The second century church father, Hippolytus, for example, sees Mary and the other women disciples as symbolizing the New Eve, the faithful women who reverse the sin of Eve. They represent the Bride of Christ, the church, a role given by other church fathers to Mary, Jesus’ mother. Hippolytus, in his commentary on the Song of Songs, is the first church father to give Mary Magdalene the title of “apostle to the apostles.” He sees Christ as making a special appearance to the male disciples to tell them they are to accept and revere the women’s witness to the resurrection: “Truly it is I who appeared to the women and who desired to send them to you as apostles.”
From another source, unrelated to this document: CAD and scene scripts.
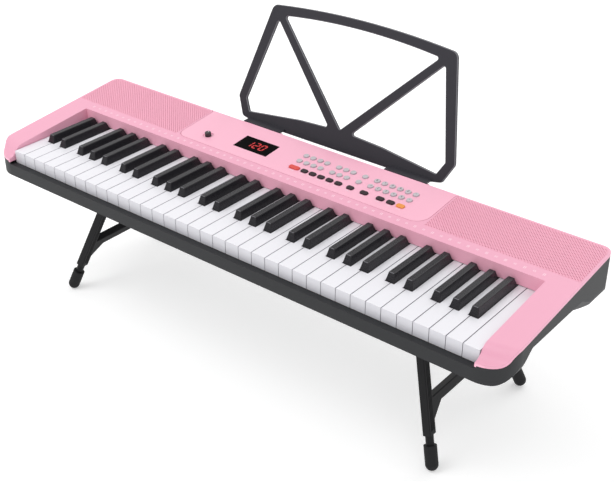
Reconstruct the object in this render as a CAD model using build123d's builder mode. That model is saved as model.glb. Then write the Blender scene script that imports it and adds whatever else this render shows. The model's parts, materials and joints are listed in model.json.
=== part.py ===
from build123d import *
import os
from math import atan, cos, radians, sin, sqrt, tan

# A 61-key portable keyboard with an H-shaped folding leg frame under each end and a lift-out music rest.
# Millimetres, +X along the keys from low notes to high, +Y to the back, +Z up.
# The origin is on the floor, below the middle of the object's bounding box.

# Keys: standard full-size pitch
white_pitch = 23.5
octaves = 5
white_keys = 7 * octaves + 1
key_gap = 0.9
white_depth = 150.0
white_height = 20.0
black_width = 13.7
black_top_width = 9.0
black_height = 12.3
black_front = 54.5
black_top_front = 58.5
black_top_rear = 145.0
black_slot_play = 0.6
key_wall = 1.9
neck_depth = 8.0
flange_depth = 12.0

# Case
half_bay = white_keys * white_pitch / 2
half_case = half_bay + 40.5
case_front = -12.0
case_rear = 258.0
front_corner = 40.0
rear_corner = 14.0
wall = 2.5
fallboard_y = 150.5
fallboard_top = 20.6
fallboard_bottom = 1.0
deck_slope = atan(0.105)
case_bottom = -38.0
bay_play = 0.4
ledge_z = -19.0
lip = 4.5
nose_turn_deg = 12.0
nose_start = -136.2
nose_length = 27.0
nose_depth = 13.9
edge_round = 1.0
side_roll = 20.0
rear_roll = 24.0
inner_wall_bottom = -16.0
scoop_top = -7.5
scoop_reach = 30.5

# Deck fittings, as x and y over the keys' datum
panel_left = -233.0
panel_right = 227.0
panel_front = 170.0
panel_gap = 0.8
grille_gap = 0.15
grille_outer = half_case - 3.5
grille_front = 171.0
grille_rear = case_rear - 3.0
window_centre = (-101.4, 208.5)
window_size = (65.3, 34.0)
knob_centre = (-187.5, 193.0)
knob_radius = 5.0
button_rows = (190.4, 209.0, 225.5)
round_button_radius = 4.5
button_rise = 2.0
button_play = 0.3
pill_depth = 8.0
round_pitch = 13.35

# Music rest
rest_y = 278.0
rest_z = 32.0
rest_tilt = radians(18.0)
rest_thickness = 4.0
rest_height = 190.0
socket_x = 136.5
socket_width = 79.0
socket_rear = 265.5
socket_bottom = 10.0
socket_top = 28.0
tab_plate_low = 28.4
tab_plate_high = 31.0
tab_width = 73.0
tab_depth = 14.0
tab_thickness = 2.8
tab_y = 261.6

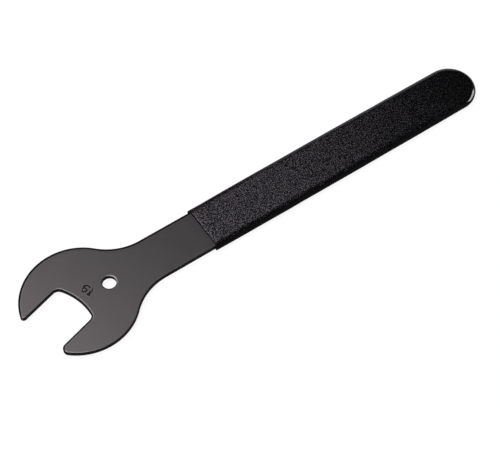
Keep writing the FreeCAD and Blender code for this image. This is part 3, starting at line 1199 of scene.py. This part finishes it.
@dataclass
class Studio:
    """A white paper floor, a dim room, one large lamp overhead and two that draw the grip's reflections."""

    floor_z: float
    floor_half: float = 4000.0
    room_grey: str = "#212026"
    wrench_middle: Place = (60.0, 0.0, 0.0)
    grip_end: Place = (170.0, 0.0, 0.0)

    def lay_floor(self, paper: Material) -> None:
        """Lays the floor that the wrench rests on, and marks it as stage.

        Args:
            paper: its material.
        """
        reach = self.floor_half * MM
        height = self.floor_z * MM
        corners = [(x * reach, y * reach, height) for x, y in ((-1, -1), (1, -1), (1, 1), (-1, 1))]
        mesh = bpy.data.meshes.new("studio_floor")
        mesh.from_pydata(corners, [], [(0, 1, 2, 3)])
        mesh.materials.append(paper)
        floor = put_up("studio_floor", mesh)
        floor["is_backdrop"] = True

    def light_room(self) -> None:
        """Gives the room its dim, even light, so that the lamps draw the reflections."""
        world = bpy.data.worlds.new("studio_room")
        world.use_nodes = True
        tree = world.node_tree
        tree.nodes.clear()
        background = add_node(tree, "Background", {"Color": linear(self.room_grey)})
        add_node(tree, "OutputWorld", {"Surface": background})
        bpy.context.scene.world = world

    def hang_lamps(self) -> list[Object]:
        """Hangs the lamps and gives them."""
        lamps = [
            Softbox("overhead_softbox", (-345.0, 262.0, 880.0), self.wrench_middle, 800.0, 800.0, 7.4),
            Softbox("far_panel", (950.0, 1231.0, 450.0), self.grip_end, 800.0, 850.0, 0.55),
            Softbox("right_window", (1165.0, -400.0, 490.0), self.grip_end, 840.0, 560.0, 7.5),
        ]
        return [lamp.build() for lamp in lamps]


@dataclass
class StudioCamera:
    """The camera at the photograph's place: up and to the near left, looking down along the handle."""

    place: Place = (-125.167, -278.342, 509.458)
    aim: Place = (58.532, -9.504, 0.0)
    lens: float = 111.444
    sensor: float = 36.0
    nearest_m: float = 0.01
    furthest_m: float = 50.0

    def build(self) -> None:
        """Makes the camera and hands it to the scene."""
        data = bpy.data.cameras.new("studio_camera")
        data.lens, data.sensor_width = self.lens, self.sensor
        data.clip_start, data.clip_end = self.nearest_m, self.furthest_m
        bpy.context.scene.camera = put_up("studio_camera", data, self.place, self.aim)


def report(piece: Object) -> None:
    """Tells the log what was made and how finely it is divided."""
    triangles = sum(len(face.vertices) - 2 for face in piece.data.polygons)
    LOG.info("%s: %d corners, %d triangles", piece.name, len(piece.data.vertices), triangles)


def main() -> None:
    """Builds the studio and the wrench, in order."""
    logging.basicConfig(level=logging.INFO, format="%(message)s")
    bpy.context.scene.view_settings.view_transform = "Standard"
    StudioCamera().build()

    blade_low, blade_high = (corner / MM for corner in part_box("steel_blade"))
    grip_low, grip_high = (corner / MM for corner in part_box("dipped_grip"))
    hang_hole = next(mount for mount in frame["record"]["mounts"] if mount["name"] == "hang_hole")

    blade = Blade(
        thickness=blade_high.z - blade_low.z, hole_radius=hang_hole["dims"]["r_mm"], tang_reach=blade_high.x)
    report(blade.build([BlackOxideSteel().make(), BlankedEdgeAndShade().make()]))
    grip = DippedGrip(seam_x=grip_low.x, end_x=grip_high.x, half_thickness=grip_high.z, blade=blade)
    report(grip.build([PlastisolDip().make(), DrawnPlastisolAndShade().make()]))

    studio = Studio(floor_z=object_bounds()[0][2] / MM)
    studio.lay_floor(StudioPaper().make())
    studio.light_room()
    lamps = studio.hang_lamps()
    LOG.info("studio: floor at %.3f mm, room and %d lamps", studio.floor_z, len(lamps))


if __name__ == "__main__":
    main()
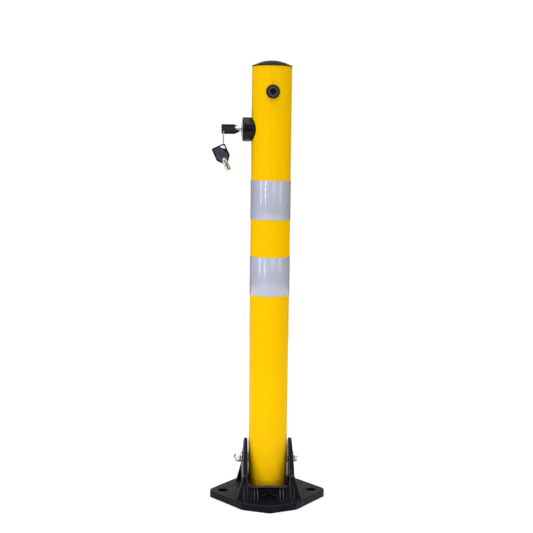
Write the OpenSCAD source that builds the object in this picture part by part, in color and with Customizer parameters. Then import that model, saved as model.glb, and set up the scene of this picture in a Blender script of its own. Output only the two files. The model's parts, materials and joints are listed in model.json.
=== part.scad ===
// Fold-down parking post with a key-operated floor latch.
// Millimetres. +Z up, origin on the ground under the post's axis, X along the hinge bolt,
// -Y is the side the post folds to, and the lock faces -X.

/* [Post] */
// Outside diameter of the steel tube
tube_od = 60; // [59:0.5:60]
// Wall of the tube
tube_wall = 2; // [1.5:0.1:2]
// Height of the tube's lower end above the ground
tube_foot = 23; // [22.5:0.5:23.5]
// Height of the tube's upper end above the ground
tube_top = 662.5; // [655:0.5:700]
// Rise of the cap's dome above its lip
dome_rise = 7.7; // [5:0.1:9]

/* [Reflective bands] */
// Height of the lower band's bottom edge
lower_band_z = 319.5; // [200:0.5:330]
// Height of the upper band's bottom edge
upper_band_z = 434.5; // [400:0.5:445]
// Height of each band
band_h = 59; // [40:1:60]
// Thickness of the tape
band_t = 0.35; // [0.2:0.05:0.5]

/* [Base] */
// Distance from the axis to each side tip of the plate
tip_x = 89.5; // [89.5:0.5:100]
// Distance from the axis to the front and rear apex of the plate
apex_y = 79.5; // [78:0.5:90]
// Thickness of the base plate
plate_t = 11; // [10.5:0.1:11]
// Distance between the two anchor holes
anchor_gap = 138; // [134:1:140]
// Radius of an anchor hole
anchor_r = 7; // [5:0.5:7]
// Height of the hinge bolt's axis
hinge_z = 62.5; // [62.5:0.5:63.5]
// Height of the ears
ear_top = 93.5; // [90:0.5:95]
// Thickness of an ear
ear_t = 8; // [7:0.5:8]
// Height of the front wall
wall_top = 29.5; // [26:0.5:29.5]

/* [Buffer] */
// Height of the buffer's centre
buffer_z = 624.5; // [600:0.5:630]
// How far the buffer stands out of the tube
buffer_out = 4; // [3.5:0.1:4]

/* [Lock] */
// Height of the lock's axis
lock_z = 569.5; // [550:0.5:580]
// Radius of the lock housing
housing_r = 18; // [16:0.5:18]
// Distance from the post's axis to the housing's outer face
housing_face = 43.5; // [43:0.1:44]
// Radius of the crank pin's circle
crank_r = 8.5; // [8:0.1:8.5]

/* [Latch] */
// Distance of the latch rod behind the post's axis
rod_y = 14.5; // [14.2:0.1:15]
// Radius of the latch bolt
bolt_r = 5; // [4.5:0.1:5]
// Height of the bolt's tip when it is unlocked
tip_rest = 16.5; // [16.3:0.1:16.7]

/* [Keys] */
// Width of a key's bow
bow_w = 21.5; // [21:0.1:22]
// Thickness of a key's bow
bow_t = 3; // [2.6:0.1:3]
// Turn of the inserted key's bow from upright
bow_turn = 55; // [54:1:56]
// Mean radius of the wire ring
ring_r = 11.25; // [11:0.05:11.4]
// Radius of the ring's wire
wire_r = 0.6; // [0.4:0.05:0.6]
// Tilt of the hanging key from plumb
spare_tilt = 24.7; // [20:0.1:25]

/* [Hidden] */
$fn = 96;

cast_black = [0.10, 0.10, 0.11];
paint_yellow = [1.00, 0.80, 0.02];
plastic_black = [0.08, 0.08, 0.09];
tape_grey = [0.74, 0.76, 0.84];
zinc = [0.78, 0.79, 0.80];
steel = [0.62, 0.63, 0.65];
brass_cast = [0.72, 0.70, 0.66];

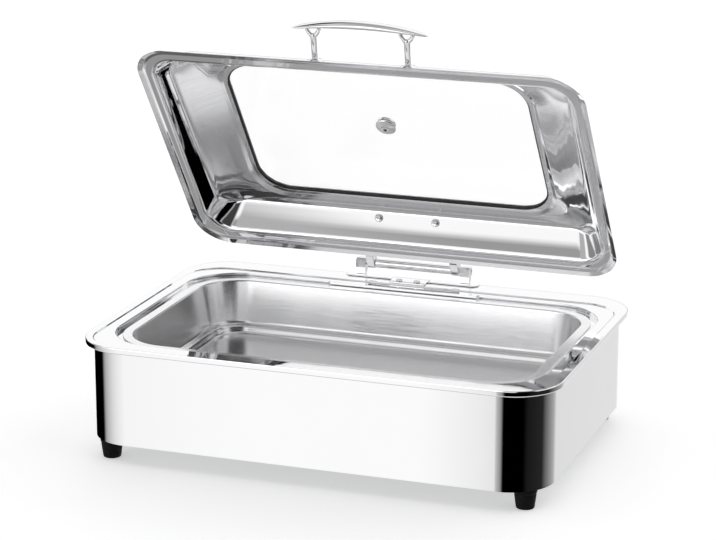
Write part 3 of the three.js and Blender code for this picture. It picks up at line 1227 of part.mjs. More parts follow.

This high regard for Mary Magdalene continues in the fourth- and fifth-century Latin fathers of the church. Ambrose, bishop of Milan, associated Mary Magdalene with the New Eve who clings to Christ as the new Tree of Life, thereby reversing the unfaithfulness of the first Eve. Augustine maintains this view, pairing Mary Magdalene with Christ as symbol of the New Eve and the church in relation to Christ as the New Adam. Her faithfulness reversed the sin of the first Eve.

It is only at the end of the sixth century that Pope Gregory I confuses the sinful woman of Luke 7 and Mary Magdalene in Luke 8 and identifies her as a repentant prostitute, whose former sinfulness is contrasted with that of the Virgin Mary. But there is no evidence that he makes this mistake in order to remove her as a “role model” for women’s ministry. Such an idea is unknown to him. The misinterpretation seems to come about primarily from a rhetorical tendency to reduce the complexity of “Marys” in the New Testament to a simple dualism: the ever virgin mother and the repentant sinner.

This view was never followed by the Eastern Christian church tradition, which continued to see all these women disciples as representatives of the New Eve, the church. While Pope Gregory’s misinterpretation was passed down in the medieval church tradition as normative, this did not cause Mary Magdalene to become less popular. Rather new legends of sanctity were associated with her. In the Eastern tradition it is believed that she joined with Mary, Jesus’ mother, and John in Ephesus to become martyrs. Other legends see her going into the desert as a hermit, role model of women’s hermetic life.

Western Christians give Mary Magdalene further adventures. French medieval tradition believed that Mary Magdalene (conflated with Mary of Bethany) fled Palestine with her brother and sister, Lazarus and Martha, and arrived by boat in Aix, in what is now France. Lazarus became the first bishop of Marseilles, while Martha overcame a dragon that was ravaging the region. Mary Magdalene converted the king and queen of Southern Gaul and thereby became the apostle to the Franks. A widespread cult of Mary Magdalene arose in medieval France, and relics of her body were claimed at various churches. Although the medieval church assumed that she was a former prostitute, the focus was on her converted sanctity. Preachers even exalted her as a preacher whose evangelizing career was foundational to the faith of the Western church.

Medieval images of Mary Magdalene do not picture her as the disheveled, weeping sinner. Rather they imagine her primarily in the context of her witness to the risen lord, bringing the glad tidings back to male disciples. It is in the Renaissance that this image changed. Renaissance art delighted in picturing the erotic, half nude female body. Images of Mary Magdalene weeping, with long hair partly covering her naked breasts, was a way of exploiting this artistic type. This is the image of Mary Magdalene that has come down in our own cultural imagination.

Already in the late 19th century scholars of the New Testament began to realize that there was no scriptural basis for the identification of Mary Magdalene with the repentant sinner of Luke 7. But this scholarship was popularized only recently, and Mary Magdalene claimed as a role model for women preachers and ministers. In this process of reinterpreting Mary Magdalene for today, church tradition should not be reduced to a hostile conspiracy against her. It has a richer tradition to offer.